Tuesday, April 1, 2014

Chicken and Broccoli Alfredo Casserole

Chicken and Broccoli Alfredo Casserole
2 1/2 cups uncooked pasta (not quite the entire box- I used shells, but any kind would work! Whole wheat works great too)
2 cups broccoli (fresh or frozen)
1 1/2 lbs chicken breasts, cooked and chopped into bite-size pieces
1 (16 oz) jar Alfredo sauce
1/2 cup shredded Parmesan cheese
1 1/2 cups mozzarella cheese
1/2 teaspoon garlic salt
1/4 teaspoon dried basil
salt and pepper to taste
1/2 cup Panko bread crumbs
2 tablespoons butter, melted
1/4 cup shredded Parmesan cheese
Directions:
Preheat oven to 350 degrees.
Prepare pasta as directed on package. Remove from heat, drain water, and dump pasta in a large bowl.
If using fresh broccoli, cut into bite-size pieces and place in a microwaveable-safe bowl. Add 2-3 tablespoons of water and cover the bowl with plastic wrap. Microwave for 3-4 minutes or until it reaches your desired crunchiness. If using frozen broccoli, prepare according to directions on package. Once finished cooking, place broccoli in the bowl with the pasta.
Dump the chicken, alfredo sauce, 1/2 cup Parmesan cheese and mozzarella cheese into the bowl and mix with the pasta and broccoli. Season with garlic salt, basil, and salt and pepper.
Spray a 9x13" pan with non-stick cooking spray and dump pasta/chicken mixture inside.
In a small bowl, mix the bread crumbs, melted butter, and 1/4 cup Parmesan cheese together. Sprinkle over the top of the casserole.
Bake for 25-30 minutes or until the cheese is melted and the edges are bubbling.

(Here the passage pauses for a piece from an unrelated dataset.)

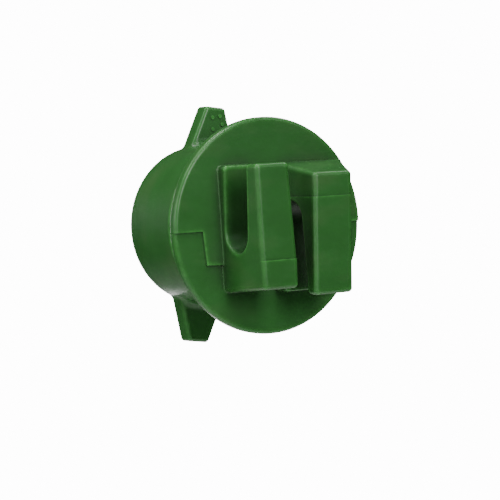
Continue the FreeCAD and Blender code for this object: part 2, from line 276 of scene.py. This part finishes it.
def make_floor():
    angles = [2 * math.pi * i / FLOOR_STEPS for i in range(FLOOR_STEPS)]
    rim = [(FLOOR_R * math.cos(a), FLOOR_R * math.sin(a), 0.0) for a in angles]
    mesh = bpy.data.meshes.new("floor")
    mesh.from_pydata(rim, [], [list(range(FLOOR_STEPS))])
    mesh.materials.append(floor_material())
    floor = link(bpy.data.objects.new("floor", mesh))
    floor.location.z = cad_box[0].z - FLOOR_DROP


def make_area_light(name, azimuth, elevation, distance, size, power, colour):
    """A rectangular soft light that points at the middle of the object."""
    target = (cad_box[0] + cad_box[1]) / 2
    back = unit_back(math.radians(azimuth), math.radians(elevation))
    data = bpy.data.lights.new(name, "AREA")
    data.shape = "RECTANGLE"
    data.size, data.size_y = size
    data.energy = power
    data.color = colour
    light = link(bpy.data.objects.new(name, data))
    light.location = target + back * distance
    light.rotation_mode = "QUATERNION"
    light.rotation_quaternion = (-back).to_track_quat("-Z", "Y")
    light.visible_camera = False


def make_world():
    """White to the camera, and a weaker white all round for soft fill light."""
    world = bpy.data.worlds.new("world")
    bpy.context.scene.world = world
    world.use_nodes = True
    nodes = Nodes(world.node_tree)
    ambient = nodes.add(
        "ShaderNodeBackground", {"Color": (*WHITE, 1.0), "Strength": AMBIENT_STRENGTH}
    ).outputs["Background"]
    backdrop = nodes.add(
        "ShaderNodeBackground", {"Color": (*WHITE, 1.0), "Strength": BACKDROP_STRENGTH}
    ).outputs["Background"]
    seen = nodes.add("ShaderNodeLightPath").outputs["Is Camera Ray"]
    shader = nodes.add("ShaderNodeMixShader", links={"Fac": seen})
    nodes.tree.links.new(ambient, shader.inputs[1])
    nodes.tree.links.new(backdrop, shader.inputs[2])
    nodes.add("ShaderNodeOutputWorld", links={"Surface": shader.outputs["Shader"]})


make_camera()
body_plastic = moulded_plastic("moulded_green_body", (1.0, 1.0, 2.2), (0.0, 0.0, 0.0))
nut_plastic = moulded_plastic("moulded_green_nut", (1.0, 2.0, 1.0), (0.3, 0.1, 0.2))
dress("insulator_body", body_plastic)
dress("clamp_nut", nut_plastic)
dress("nut_gate_mark", nut_plastic)
make_world()
make_floor()
for light in LIGHTS:
    make_area_light(*light)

I feel like this meal had a lot of potential. I always think I'm going to like bottled Alfredo sauce but I never do. Homemade would be so much better. I also used canned chicken and fresh would have been better. But I LOVED that bread crumb topping. Yum! 

Tip: When I made the Ranch pasta salad I cooked double the amount of pasta and stored half in the fridge until I made this casserole.

Chicken and Broccoli Alfredo Casserole Recipe
Nutrition Facts
Serving Size Recipe total Servings 15 
Calories 335
Total Fat 13.77 g
Saturated Fat 7.53g
Monosaturated Fat 4.32g
Polysaturated Fat 1.92g
Total Carbohydrate 26.2 g
Fiber 0.7 g
Sugar 0.5 g
Protein 22.5 g
Cholesterol 87.48 mg
Calcium 219 mg
Iron 2.17 mg
Potassium 227 mg
Sodium 330 mg
Zinc 1.7 mg
Thiamin 0.29 mg
Riboflavin 0.3 mg
Niacin 5.7 mg
Folic Acid 52.6 Ug
Vitamin B6 0.3 mg
Vitamin C 10.8 mg
Vitamin B12 0.9 Ug
Vitamin A 388 IU
Vitamin E 0.26 mg
Vitamin K 1.9 Ug
Points 8
Points Plus 8
*The nutritional values are determined by the total ingredients divided by the number of servings for each recipe. Serving sizes may vary. The formula used here for points was obtained from public sources and is an empirical match to Weight Watchers calculators, but it is not an "official" Weight Watcher's calculator.